• Problem statement
Give the number of lines containing the word "that" and nothing more.

==== Records to use ====

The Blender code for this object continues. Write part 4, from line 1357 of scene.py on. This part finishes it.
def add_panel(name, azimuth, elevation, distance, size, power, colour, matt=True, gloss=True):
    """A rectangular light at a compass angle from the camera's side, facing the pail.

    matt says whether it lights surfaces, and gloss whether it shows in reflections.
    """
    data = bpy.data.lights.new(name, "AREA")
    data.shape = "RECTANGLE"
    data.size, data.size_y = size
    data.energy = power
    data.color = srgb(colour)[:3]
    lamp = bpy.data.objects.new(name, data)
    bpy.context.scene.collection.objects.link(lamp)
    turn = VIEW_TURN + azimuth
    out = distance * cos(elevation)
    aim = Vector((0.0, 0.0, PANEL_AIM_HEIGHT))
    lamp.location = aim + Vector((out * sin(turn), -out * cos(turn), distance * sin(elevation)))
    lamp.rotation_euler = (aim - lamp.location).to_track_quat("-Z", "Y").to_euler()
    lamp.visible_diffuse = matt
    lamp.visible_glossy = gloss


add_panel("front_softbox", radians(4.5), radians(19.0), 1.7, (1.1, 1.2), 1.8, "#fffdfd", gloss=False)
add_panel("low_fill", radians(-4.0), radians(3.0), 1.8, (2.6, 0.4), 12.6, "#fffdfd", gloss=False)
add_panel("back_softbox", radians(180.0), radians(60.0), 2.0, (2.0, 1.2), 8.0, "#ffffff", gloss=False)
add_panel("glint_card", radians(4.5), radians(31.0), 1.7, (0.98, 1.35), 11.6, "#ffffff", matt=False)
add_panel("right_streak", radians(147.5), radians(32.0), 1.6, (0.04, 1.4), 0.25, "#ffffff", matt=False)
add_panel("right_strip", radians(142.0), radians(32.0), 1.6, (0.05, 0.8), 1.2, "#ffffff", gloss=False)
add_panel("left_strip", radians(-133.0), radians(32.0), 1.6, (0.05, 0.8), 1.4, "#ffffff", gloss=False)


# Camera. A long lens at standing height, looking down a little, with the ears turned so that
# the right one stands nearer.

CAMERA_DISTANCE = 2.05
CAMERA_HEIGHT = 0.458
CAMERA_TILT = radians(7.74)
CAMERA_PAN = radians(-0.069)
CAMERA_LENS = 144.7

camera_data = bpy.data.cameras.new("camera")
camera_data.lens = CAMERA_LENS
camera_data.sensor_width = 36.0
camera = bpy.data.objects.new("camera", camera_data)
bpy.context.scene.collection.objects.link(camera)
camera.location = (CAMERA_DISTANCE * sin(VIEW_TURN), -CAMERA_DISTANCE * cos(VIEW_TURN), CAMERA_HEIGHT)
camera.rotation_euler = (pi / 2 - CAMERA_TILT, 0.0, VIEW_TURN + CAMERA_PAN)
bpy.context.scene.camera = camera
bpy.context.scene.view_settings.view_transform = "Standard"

====
==== Records to use ====

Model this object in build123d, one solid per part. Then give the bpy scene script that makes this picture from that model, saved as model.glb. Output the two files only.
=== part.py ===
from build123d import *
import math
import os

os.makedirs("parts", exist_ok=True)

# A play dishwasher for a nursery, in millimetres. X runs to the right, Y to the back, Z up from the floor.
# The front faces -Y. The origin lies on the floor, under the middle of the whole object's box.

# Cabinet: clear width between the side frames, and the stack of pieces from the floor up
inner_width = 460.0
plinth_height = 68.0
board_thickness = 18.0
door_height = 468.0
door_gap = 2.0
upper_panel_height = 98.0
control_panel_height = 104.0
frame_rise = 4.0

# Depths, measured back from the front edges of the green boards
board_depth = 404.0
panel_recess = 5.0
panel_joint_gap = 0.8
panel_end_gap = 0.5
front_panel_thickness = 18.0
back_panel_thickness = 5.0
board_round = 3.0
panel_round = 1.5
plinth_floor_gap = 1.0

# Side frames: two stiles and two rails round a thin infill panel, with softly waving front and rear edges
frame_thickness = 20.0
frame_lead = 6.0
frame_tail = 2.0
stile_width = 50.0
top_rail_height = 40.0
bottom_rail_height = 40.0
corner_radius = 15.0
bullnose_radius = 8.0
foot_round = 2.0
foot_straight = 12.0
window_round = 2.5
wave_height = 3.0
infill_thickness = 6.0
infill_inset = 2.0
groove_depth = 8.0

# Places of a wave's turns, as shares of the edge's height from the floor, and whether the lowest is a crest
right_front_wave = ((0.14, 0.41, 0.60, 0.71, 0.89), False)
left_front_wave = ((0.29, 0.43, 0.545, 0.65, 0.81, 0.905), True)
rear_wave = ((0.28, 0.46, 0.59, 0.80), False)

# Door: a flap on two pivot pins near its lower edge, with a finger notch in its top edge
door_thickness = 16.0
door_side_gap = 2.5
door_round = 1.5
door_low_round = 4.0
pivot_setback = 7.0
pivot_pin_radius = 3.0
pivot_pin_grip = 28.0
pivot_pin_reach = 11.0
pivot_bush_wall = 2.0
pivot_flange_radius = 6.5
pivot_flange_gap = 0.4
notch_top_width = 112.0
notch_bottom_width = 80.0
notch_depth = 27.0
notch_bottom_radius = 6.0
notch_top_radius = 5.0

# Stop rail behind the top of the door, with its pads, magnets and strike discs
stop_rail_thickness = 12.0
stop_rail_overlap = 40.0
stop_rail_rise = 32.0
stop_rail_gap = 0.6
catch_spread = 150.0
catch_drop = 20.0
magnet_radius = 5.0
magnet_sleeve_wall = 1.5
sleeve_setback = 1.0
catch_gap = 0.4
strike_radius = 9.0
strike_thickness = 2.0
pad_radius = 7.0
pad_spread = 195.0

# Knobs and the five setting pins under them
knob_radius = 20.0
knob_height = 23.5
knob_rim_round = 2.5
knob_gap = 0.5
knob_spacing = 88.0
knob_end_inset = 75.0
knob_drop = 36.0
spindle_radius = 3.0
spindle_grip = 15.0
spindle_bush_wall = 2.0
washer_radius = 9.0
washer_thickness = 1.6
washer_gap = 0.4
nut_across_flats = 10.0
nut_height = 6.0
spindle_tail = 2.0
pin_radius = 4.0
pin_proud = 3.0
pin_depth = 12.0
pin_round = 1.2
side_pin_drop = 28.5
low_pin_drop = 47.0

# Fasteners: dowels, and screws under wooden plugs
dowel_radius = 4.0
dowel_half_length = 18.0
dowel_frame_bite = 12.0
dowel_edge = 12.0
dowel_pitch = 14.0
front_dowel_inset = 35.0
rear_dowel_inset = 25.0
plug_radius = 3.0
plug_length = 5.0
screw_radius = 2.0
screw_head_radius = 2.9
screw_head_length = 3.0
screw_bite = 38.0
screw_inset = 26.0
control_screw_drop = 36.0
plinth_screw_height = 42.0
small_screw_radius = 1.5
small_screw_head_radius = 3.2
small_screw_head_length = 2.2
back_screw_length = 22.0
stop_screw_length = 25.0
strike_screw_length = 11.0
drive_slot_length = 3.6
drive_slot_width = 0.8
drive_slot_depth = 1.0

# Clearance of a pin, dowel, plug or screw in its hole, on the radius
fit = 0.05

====

• Exercise response
2